**GIVEN PROBLEM**
Retype everything from the line that contains "const eyeBolt = new THREE.Group();" down to the line that contains "obj.matrix_parent_inverse = Matrix.Identity(4)", inclusive, without altering or adding anything.

[START OF SUPPLIED INFORMATION]

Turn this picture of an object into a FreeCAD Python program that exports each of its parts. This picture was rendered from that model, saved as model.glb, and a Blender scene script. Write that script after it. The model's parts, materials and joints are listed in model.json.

[END OF SUPPLIED INFORMATION]
[START OF SUPPLIED INFORMATION]

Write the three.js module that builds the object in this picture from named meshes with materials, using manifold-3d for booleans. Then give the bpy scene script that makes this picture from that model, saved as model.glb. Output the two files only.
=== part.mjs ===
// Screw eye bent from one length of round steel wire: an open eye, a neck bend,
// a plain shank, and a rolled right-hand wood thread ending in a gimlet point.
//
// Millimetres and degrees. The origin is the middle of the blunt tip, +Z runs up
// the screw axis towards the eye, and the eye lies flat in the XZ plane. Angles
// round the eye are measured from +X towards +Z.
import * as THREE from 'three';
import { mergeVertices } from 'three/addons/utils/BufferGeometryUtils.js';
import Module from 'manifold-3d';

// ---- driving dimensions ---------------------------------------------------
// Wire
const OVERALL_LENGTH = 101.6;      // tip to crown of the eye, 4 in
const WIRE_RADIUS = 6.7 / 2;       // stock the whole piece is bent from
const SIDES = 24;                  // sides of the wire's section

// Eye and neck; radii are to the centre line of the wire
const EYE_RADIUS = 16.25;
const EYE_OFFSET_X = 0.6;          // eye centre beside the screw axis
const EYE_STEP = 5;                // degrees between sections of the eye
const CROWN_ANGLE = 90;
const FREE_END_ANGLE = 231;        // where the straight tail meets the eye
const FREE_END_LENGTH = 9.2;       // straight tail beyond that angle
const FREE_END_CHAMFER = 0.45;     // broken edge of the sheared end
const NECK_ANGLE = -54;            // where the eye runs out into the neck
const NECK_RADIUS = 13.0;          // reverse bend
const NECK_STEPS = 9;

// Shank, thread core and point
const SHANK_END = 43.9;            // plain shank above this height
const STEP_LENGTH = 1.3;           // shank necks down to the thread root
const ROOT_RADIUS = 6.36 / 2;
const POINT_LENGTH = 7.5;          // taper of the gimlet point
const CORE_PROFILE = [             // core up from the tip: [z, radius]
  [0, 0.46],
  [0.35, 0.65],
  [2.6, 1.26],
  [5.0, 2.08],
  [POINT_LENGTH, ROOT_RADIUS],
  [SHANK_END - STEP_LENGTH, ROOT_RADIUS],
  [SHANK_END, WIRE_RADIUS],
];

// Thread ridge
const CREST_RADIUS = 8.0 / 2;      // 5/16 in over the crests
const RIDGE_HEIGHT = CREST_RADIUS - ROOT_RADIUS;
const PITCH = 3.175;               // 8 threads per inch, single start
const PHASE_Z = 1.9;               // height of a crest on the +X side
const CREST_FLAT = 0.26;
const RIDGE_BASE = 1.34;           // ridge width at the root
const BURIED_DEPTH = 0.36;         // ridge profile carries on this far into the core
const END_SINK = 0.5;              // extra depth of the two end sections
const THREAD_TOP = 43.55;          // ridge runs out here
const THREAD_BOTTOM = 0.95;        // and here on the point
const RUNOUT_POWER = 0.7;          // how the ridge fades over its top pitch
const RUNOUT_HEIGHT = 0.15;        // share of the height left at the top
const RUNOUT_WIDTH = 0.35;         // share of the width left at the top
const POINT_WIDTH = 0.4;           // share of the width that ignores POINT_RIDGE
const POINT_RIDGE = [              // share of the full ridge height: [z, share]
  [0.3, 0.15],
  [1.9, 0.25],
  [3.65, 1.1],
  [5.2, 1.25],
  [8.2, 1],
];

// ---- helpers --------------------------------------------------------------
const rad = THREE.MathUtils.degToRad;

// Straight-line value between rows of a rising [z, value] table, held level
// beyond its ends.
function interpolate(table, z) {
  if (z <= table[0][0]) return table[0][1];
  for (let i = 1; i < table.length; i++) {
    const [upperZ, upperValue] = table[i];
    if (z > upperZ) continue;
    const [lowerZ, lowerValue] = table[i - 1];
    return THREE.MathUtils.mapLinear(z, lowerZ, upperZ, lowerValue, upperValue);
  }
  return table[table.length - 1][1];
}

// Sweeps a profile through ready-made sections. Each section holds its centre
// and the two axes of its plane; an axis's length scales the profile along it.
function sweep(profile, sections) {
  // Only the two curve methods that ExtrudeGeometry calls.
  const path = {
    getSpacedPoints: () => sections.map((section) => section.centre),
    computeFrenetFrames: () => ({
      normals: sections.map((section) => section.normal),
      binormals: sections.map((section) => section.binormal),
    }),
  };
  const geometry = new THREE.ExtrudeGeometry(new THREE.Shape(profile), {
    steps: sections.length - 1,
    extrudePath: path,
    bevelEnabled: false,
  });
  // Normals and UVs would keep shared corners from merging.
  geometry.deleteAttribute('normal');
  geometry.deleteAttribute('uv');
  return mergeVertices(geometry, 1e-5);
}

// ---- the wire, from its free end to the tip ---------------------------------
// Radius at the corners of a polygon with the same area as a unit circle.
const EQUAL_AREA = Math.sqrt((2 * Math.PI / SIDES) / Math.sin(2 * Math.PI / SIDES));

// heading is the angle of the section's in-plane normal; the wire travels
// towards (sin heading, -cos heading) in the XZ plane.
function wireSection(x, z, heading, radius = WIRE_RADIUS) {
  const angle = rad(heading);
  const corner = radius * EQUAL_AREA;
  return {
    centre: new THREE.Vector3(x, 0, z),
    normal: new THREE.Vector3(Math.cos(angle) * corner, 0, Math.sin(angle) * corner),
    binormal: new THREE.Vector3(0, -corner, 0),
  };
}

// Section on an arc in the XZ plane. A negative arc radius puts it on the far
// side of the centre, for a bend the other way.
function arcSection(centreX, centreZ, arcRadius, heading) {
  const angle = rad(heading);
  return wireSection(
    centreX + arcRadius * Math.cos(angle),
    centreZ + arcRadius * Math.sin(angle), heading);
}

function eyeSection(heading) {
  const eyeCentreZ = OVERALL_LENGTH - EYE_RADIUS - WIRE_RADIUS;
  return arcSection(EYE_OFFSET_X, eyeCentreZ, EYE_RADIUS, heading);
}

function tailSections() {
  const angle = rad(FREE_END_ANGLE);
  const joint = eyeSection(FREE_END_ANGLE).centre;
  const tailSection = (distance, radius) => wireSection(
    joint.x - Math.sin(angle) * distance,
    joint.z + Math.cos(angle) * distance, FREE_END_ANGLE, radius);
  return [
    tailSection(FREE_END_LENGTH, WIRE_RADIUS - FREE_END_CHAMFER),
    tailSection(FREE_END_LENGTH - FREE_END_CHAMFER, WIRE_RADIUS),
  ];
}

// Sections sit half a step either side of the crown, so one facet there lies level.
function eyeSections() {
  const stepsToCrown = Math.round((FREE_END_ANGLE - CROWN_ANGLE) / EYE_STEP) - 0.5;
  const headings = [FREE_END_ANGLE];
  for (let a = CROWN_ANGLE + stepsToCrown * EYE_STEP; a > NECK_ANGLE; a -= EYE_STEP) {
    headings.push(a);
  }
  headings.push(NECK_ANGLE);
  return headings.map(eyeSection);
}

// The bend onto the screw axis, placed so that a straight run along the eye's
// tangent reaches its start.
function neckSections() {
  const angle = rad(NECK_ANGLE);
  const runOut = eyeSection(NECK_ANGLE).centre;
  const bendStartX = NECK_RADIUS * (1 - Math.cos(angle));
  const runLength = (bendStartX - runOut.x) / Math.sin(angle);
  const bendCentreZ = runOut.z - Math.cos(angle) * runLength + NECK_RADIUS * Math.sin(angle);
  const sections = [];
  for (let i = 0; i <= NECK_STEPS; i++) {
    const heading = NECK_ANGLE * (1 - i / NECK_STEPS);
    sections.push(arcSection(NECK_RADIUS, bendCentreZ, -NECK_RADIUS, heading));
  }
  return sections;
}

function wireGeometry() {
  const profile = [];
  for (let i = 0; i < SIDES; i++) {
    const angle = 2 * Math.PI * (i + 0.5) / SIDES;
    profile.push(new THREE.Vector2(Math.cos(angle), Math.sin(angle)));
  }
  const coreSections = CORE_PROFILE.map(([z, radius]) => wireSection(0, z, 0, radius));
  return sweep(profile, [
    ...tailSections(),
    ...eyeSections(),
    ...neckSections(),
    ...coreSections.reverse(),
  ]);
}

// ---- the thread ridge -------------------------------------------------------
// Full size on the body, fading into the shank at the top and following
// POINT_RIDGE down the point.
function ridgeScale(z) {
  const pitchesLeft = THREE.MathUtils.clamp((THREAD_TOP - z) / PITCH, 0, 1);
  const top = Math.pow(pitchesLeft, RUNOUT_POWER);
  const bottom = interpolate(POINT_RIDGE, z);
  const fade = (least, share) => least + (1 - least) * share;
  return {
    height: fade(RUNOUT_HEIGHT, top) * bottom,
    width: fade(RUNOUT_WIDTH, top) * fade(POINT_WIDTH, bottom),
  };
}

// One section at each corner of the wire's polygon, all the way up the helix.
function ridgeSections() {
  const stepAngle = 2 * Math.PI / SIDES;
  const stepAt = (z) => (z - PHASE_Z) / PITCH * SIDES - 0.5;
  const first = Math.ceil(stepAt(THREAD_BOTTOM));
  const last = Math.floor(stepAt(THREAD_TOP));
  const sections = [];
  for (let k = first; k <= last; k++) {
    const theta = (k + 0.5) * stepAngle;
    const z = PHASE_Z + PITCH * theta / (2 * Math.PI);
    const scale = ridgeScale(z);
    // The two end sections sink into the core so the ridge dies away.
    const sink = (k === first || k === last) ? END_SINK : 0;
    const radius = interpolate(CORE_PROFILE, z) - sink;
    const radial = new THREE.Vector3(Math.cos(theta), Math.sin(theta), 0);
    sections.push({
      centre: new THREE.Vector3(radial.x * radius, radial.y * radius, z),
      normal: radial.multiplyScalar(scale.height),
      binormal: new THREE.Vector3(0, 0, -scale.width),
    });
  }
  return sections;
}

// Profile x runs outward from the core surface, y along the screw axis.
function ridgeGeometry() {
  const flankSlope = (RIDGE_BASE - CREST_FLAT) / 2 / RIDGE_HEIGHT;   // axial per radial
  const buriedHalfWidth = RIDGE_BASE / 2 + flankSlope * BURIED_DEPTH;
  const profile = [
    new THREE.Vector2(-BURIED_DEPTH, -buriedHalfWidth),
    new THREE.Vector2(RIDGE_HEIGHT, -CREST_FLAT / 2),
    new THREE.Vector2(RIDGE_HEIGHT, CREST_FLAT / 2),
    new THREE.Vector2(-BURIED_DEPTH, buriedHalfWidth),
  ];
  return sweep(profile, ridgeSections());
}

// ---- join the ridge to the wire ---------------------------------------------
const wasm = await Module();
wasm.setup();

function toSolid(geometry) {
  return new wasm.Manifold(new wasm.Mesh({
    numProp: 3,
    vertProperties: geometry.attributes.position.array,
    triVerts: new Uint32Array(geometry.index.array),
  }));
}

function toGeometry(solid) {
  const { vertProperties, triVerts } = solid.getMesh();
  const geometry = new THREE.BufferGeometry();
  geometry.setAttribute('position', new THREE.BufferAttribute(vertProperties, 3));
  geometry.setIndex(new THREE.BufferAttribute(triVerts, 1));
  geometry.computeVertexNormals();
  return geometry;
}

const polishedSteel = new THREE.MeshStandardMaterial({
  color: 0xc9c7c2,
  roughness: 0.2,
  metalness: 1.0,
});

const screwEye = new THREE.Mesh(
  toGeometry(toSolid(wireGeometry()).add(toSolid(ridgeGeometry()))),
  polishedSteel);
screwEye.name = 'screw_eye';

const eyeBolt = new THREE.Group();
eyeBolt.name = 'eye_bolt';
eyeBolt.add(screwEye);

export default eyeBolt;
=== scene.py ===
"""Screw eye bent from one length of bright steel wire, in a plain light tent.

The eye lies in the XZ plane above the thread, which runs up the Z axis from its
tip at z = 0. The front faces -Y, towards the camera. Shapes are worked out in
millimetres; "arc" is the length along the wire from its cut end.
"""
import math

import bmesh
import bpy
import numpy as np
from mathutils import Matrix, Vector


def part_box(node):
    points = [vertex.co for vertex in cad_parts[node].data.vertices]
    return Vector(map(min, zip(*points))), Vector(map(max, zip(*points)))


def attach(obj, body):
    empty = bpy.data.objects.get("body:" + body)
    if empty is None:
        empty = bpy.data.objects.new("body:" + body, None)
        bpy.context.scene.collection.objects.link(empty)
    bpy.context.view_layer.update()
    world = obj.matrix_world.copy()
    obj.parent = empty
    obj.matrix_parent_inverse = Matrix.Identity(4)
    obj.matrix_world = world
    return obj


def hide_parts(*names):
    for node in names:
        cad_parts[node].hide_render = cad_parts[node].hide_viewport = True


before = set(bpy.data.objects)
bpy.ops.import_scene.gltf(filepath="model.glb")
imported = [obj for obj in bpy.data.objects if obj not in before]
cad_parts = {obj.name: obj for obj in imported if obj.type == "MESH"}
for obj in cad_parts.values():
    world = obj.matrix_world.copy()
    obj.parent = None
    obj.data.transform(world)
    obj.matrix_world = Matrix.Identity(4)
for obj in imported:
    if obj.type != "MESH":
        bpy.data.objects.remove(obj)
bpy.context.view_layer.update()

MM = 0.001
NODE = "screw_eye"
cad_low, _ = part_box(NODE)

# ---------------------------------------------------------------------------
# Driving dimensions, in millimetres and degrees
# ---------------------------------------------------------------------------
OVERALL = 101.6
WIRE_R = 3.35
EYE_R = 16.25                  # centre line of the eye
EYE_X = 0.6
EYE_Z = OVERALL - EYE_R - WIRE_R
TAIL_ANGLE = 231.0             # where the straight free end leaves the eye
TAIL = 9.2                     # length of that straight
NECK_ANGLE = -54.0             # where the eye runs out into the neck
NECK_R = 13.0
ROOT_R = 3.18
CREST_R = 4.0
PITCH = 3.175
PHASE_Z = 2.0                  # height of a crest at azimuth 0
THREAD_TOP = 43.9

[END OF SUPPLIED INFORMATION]
[START OF SUPPLIED INFORMATION]

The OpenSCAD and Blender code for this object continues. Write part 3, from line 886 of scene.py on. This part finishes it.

[END OF SUPPLIED INFORMATION]

**THE SOLUTION**
const eyeBolt = new THREE.Group();
eyeBolt.name = 'eye_bolt';
eyeBolt.add(screwEye);

export default eyeBolt;
=== scene.py ===
"""Screw eye bent from one length of bright steel wire, in a plain light tent.

The eye lies in the XZ plane above the thread, which runs up the Z axis from its
tip at z = 0. The front faces -Y, towards the camera. Shapes are worked out in
millimetres; "arc" is the length along the wire from its cut end.
"""
import math

import bmesh
import bpy
import numpy as np
from mathutils import Matrix, Vector


def part_box(node):
    points = [vertex.co for vertex in cad_parts[node].data.vertices]
    return Vector(map(min, zip(*points))), Vector(map(max, zip(*points)))


def attach(obj, body):
    empty = bpy.data.objects.get("body:" + body)
    if empty is None:
        empty = bpy.data.objects.new("body:" + body, None)
        bpy.context.scene.collection.objects.link(empty)
    bpy.context.view_layer.update()
    world = obj.matrix_world.copy()
    obj.parent = empty
    obj.matrix_parent_inverse = Matrix.Identity(4)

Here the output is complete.